Identifying Biomarkers to Predict Radiation Exposure

Long structure of the DNA double helix in depth of view.

Overview

Following a mass casualty nuclear event, the ability to precisely determine an individual’s radiation exposure (biodose) is critical for the accurate identification of critically exposed individuals for treatment. To support the development of an accurate biodose tool, Gryphon Scientific developed a supervised machine learning pipeline to identify the most important biomarkers (miRNA and mRNA signals) for predicting radiation exposure. This work was performed in collaboration with the Experimental Therapeutics Section at the National institutes of Health (NIH) National Cancer Institute (NCI).

Methods

Gryphon analyzed data from a set of experiments in mice measuring changes in mRNA and miRNA expression following different levels of radiation exposure using microarrays. The experimental design included multiple radiation doses and timepoints post-exposure, yielding microarray data featuring 3,000 mRNA and 24,000 miRNA probe values. The microarray datasets included a high number of features (miRNA/mRNA signals) but a low number of observations per radiation exposure category (mice in each experimental group), presenting analytic challenges. We implemented an ensemble of state-of-the-art feature selection algorithms to identify the miRNA and mRNA signals that change the most (increase or decrease) with different levels of radiation exposure, representing the first time some of these algorithms had been applied to microarray data. We selected the top 20-30 signals that were able to differentiate between different levels of radiation exposure with the highest level of predictive accuracy in a predictive classification model. Models were developed with and without time point data (knowing how long post-exposure the blood samples were taken) to better understand the signal change over time following radiation exposure. With these signals, Gryphon developed and validated a predictive classifier of radiation exposure using support vector machine and random decision forest algorithms.

 Results

The results were analyzed for their biological relevance to radiation injury and were used to advance the NCI’s goal towards understanding biological pathways that are most affected by radiation exposure.

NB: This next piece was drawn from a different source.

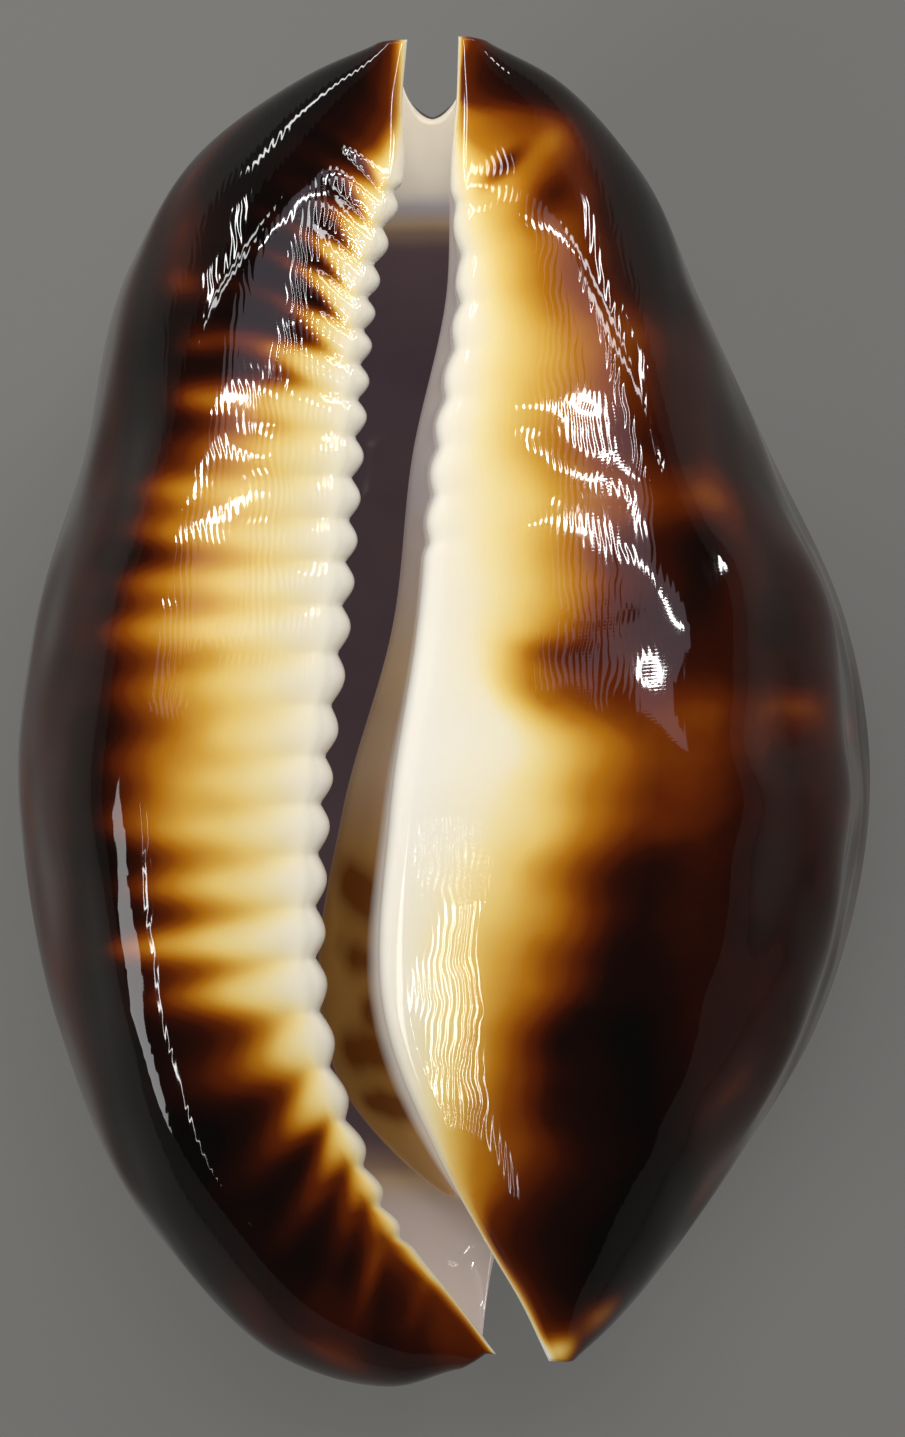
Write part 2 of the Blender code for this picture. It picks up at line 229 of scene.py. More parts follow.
def quarter(pole, side, tau, lean):
    """Quarter super-ellipse: sine and cosine of tau, both divided by the power-mean
    of the pair, carry the point from the pole to the side; the step along the shell
    follows that sine raised to lean, so a high lean swings out late."""
    s, c = np.sin(tau)[None], np.cos(tau)[None]
    k = (s**POWER + c**POWER)**(-1/POWER)
    s, c = s*k, c*k
    return np.stack([pole[:, :1] + (side[:, :1] - pole[:, :1])*s,
                     pole[:, 1:2] + (side[:, 1:2] - pole[:, 1:2])*s**lean,
                     side[:, 2:] + (pole[:, 2:] - side[:, 2:])*c], -1)


def base_curve(pole, side, tau, crest, shoulder):
    """A quarter whose pole is raised by the shoulder share of its height, cut off by
    a plateau with an arch of height crest: the height is the soft minimum of the two,
    b - k ln(1 + e^((b - a)/k)), which rounds the shoulder where they meet."""
    spare = shoulder*(pole[:, 2:] - side[:, 2:])
    tall = pole + spare*np.array([0, 0, 1.0])
    curve = quarter(tall, side, tau, 1)
    out = (curve[..., 0] - curve[:, :1, 0])/(curve[:, -1:, 0] - curve[:, :1, 0])
    over = curve[..., 2] - pole[:, 2:] - crest*np.sin(np.pi*out/ARCH)
    soft = SHOULDER_ROUND*spare + LEAST_ROUND
    curve[..., 2] -= soft*np.logaddexp(0, over/soft)
    return curve, out


def run_out(rows):
    """Length along each row from its first point: the running sum of its steps."""
    step = np.linalg.norm(np.diff(rows, axis=1), axis=2)
    return np.concatenate([np.zeros((len(rows), 1)), np.cumsum(step, 1)], 1)


def lip_wall(lip, pole, depth, soft, way, turn):
    """Half an ellipse from the top of a lip round its edge to its underside."""
    x = pole[:, :1] + way*soft*np.cos(turn)
    z = pole[:, 2:] - depth/2 + depth/2*np.sin(turn)
    return np.stack([x, np.repeat(lip[:, 1:2], len(turn), 1), z], -1)


# %% Rings from rail to rail
AROUND_BASE, AROUND_BACK, AROUND_LIP = 40, 16, 8
# how the base's points are spread between lip and margin, and how those of the back
# crowd towards its middle
BASE_SHARE, BASE_TURN = (0, .3, .45, .85, 1), (0, .16, .36, .76, 1)
BACK_CROWD = 1.25
BACK_LEAN, FLOOR_LEAN = 1.5, 2.6
RINGS, FIRST_RING = 374, .004
# lip, margin, margin of the hollow, and the way in which x grows towards the slit
SIDES = {"t": ("toothed_lip", "margin_toothed", "inside_toothed", 1),
         "s": ("smooth_lip", "margin_smooth", "inside_smooth", -1)}

share = np.concatenate([[0], np.linspace(FIRST_RING, 1 - FIRST_RING, RINGS), [1]])
rail = {name: station_curve(share, table) for name, table in RAILS.items()}
lip_depth, lip_round = station_curve(share, LIP_DEPTH), station_curve(share, LIP_ROUND)
crest, shoulder = station_curve(share, BASE_CREST), station_curve(share, SHOULDER)
base_turn = np.interp(np.linspace(0, 1, AROUND_BASE + 1), BASE_SHARE, BASE_TURN)*np.pi/2
back_turn = np.linspace(0, 1, AROUND_BACK + 1)**BACK_CROWD*np.pi/2
lip_turn = np.radians(np.linspace(90, -90, 2*AROUND_LIP + 1))
part, out = {}, {}
for side, (lip, margin, inside, way) in SIDES.items():
    top = rail[lip] - way*lip_round*np.array([1.0, 0, 0])
    under = top - lip_depth*np.array([0, 0, 1.0])
    part["base_" + side], out[side] = base_curve(top, rail[margin], base_turn, crest, shoulder)
    part["back_" + side] = quarter(rail["back"], rail[margin], back_turn, BACK_LEAN)
    part["in_" + side] = quarter(under, rail[inside], base_turn, 1)
    part["floor_" + side] = quarter(rail["inside_back"], rail[inside], back_turn, FLOOR_LEAN)
    part["wall_" + side] = lip_wall(rail[lip], top, lip_depth, lip_round, way, lip_turn)
print("stretches of a ring:", len(part))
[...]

This work will inform the design of future animal radiation exposure response experiments and is an important step in the development of a biodosimeter following a mass casualty radiation event. Feature selection algorithms were used to identify the 23 miRNAs and 22 mRNAs with the greatest expression changes in response to radiation exposure in a time and/or dose dependent manner. Classification models based on the miRNA or mRNA signatures were developed and validated using a test dataset; accuracy in the predictive models was estimated at 56% and 93%, respectively.

 Resources

The paper, “Microarray analysis of miRNA expression profiles following whole body irradiation in a mouse model” was published in the Biomarkers Journal in May, 2018.